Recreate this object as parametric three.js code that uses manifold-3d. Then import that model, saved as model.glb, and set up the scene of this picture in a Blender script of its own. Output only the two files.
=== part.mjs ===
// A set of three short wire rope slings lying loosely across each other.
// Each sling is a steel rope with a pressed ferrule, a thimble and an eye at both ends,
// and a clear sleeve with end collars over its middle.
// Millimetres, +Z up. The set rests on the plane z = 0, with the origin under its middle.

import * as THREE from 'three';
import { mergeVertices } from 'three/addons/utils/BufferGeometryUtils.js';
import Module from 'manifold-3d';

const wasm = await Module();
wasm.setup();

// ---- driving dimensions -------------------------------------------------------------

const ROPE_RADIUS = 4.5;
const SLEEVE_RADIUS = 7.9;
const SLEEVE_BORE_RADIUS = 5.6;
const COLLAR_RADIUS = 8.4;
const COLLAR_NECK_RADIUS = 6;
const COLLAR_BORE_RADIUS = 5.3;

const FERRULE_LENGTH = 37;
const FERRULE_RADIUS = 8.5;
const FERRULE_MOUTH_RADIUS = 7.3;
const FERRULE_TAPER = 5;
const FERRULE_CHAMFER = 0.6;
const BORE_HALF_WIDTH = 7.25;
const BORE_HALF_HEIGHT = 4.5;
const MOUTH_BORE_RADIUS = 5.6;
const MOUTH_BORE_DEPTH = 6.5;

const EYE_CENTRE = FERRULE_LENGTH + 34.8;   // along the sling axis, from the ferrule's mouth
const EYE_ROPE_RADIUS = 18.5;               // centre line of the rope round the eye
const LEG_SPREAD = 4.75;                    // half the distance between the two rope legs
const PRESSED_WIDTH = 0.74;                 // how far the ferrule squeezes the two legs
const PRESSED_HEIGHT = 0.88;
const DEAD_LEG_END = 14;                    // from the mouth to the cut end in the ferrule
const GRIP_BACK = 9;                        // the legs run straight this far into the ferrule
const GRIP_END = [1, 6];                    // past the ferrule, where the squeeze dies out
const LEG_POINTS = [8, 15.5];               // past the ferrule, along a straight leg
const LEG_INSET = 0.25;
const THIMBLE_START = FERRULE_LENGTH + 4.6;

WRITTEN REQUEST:
Starting at the first line of the material above, reproduce each line exactly up to and including the line with "---- driving dimensions".

FULL RESPONSE:
Recreate this object as parametric three.js code that uses manifold-3d. Then import that model, saved as model.glb, and set up the scene of this picture in a Blender script of its own. Output only the two files.
=== part.mjs ===
// A set of three short wire rope slings lying loosely across each other.
// Each sling is a steel rope with a pressed ferrule, a thimble and an eye at both ends,
// and a clear sleeve with end collars over its middle.
// Millimetres, +Z up. The set rests on the plane z = 0, with the origin under its middle.

import * as THREE from 'three';
import { mergeVertices } from 'three/addons/utils/BufferGeometryUtils.js';
import Module from 'manifold-3d';

const wasm = await Module();
wasm.setup();

// ---- driving dimensions -------------------------------------------------------------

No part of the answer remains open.